Your attachment patterns live in your body, in those lightning-fast reactions that happen before your conscious mind even kicks in. Real change happens through:
Developing body awareness. Start noticing what anxiety actually feels like in your chest, what the urge to flee feels like in your legs. You can’t change patterns you can’t feel.
Learning to stay present with activation. When your system goes into anxious or avoidant mode, can you breathe through it instead of immediately acting on it?
Practicing co-regulation. This is huge — learning to use your partner’s regulated state to help regulate your own, and vice versa. Security is built between nervous systems, not just within them.

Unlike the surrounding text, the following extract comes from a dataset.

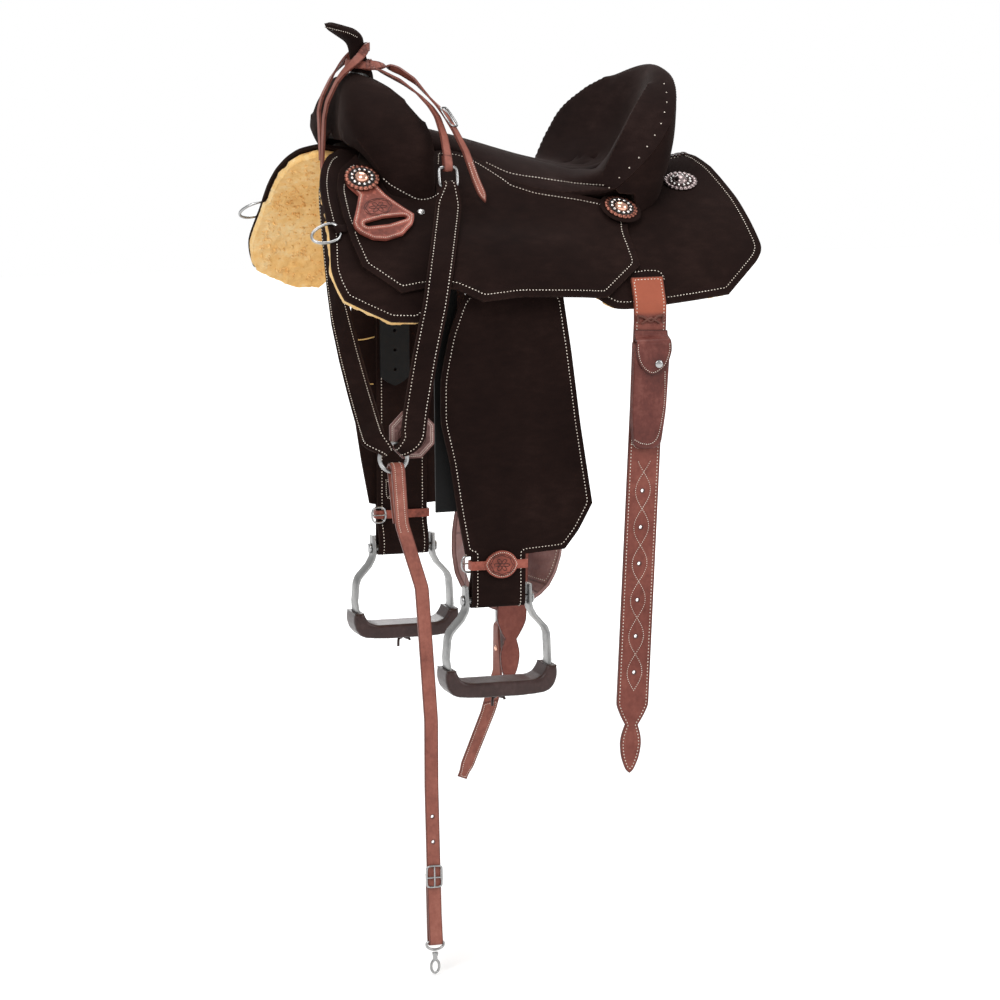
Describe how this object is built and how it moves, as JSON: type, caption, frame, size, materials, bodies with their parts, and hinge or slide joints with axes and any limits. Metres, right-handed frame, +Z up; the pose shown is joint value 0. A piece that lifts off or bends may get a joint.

Repairing ruptures. Every time you mess up (and you will) and then come back to reconnect, you’re literally rewiring your brain to believe that relationships can handle imperfection.
The Daily Work of Building Security
Anxious folks: Practice tolerating uncertainty. When your partner doesn’t text back immediately, can you sit with the discomfort instead of immediately reaching out? Can you remind your nervous system that their need for space isn’t about you?
Avoidant folks: Practice staying present when things get emotional. When your partner expresses a need, can you resist the urge to immediately create distance? Can you share what’s happening in your inner world, even when it feels vulnerable?
Both styles: Learn your early warning signals. What does it feel like in your body right before you get activated? The earlier you catch it, the more choice you have in how you respond.
Look — your attachment style isn’t your fault, but healing it is your responsibility. Not because you owe it to anyone else, but because you deserve to experience the kind of love that doesn’t constantly trigger your survival responses.
The goal isn’t to never get triggered. It’s to build a nervous system strong enough to repair when you do.
What attachment patterns do you recognize in yourself? And more importantly — what would it feel like to love from a place of security instead of survival?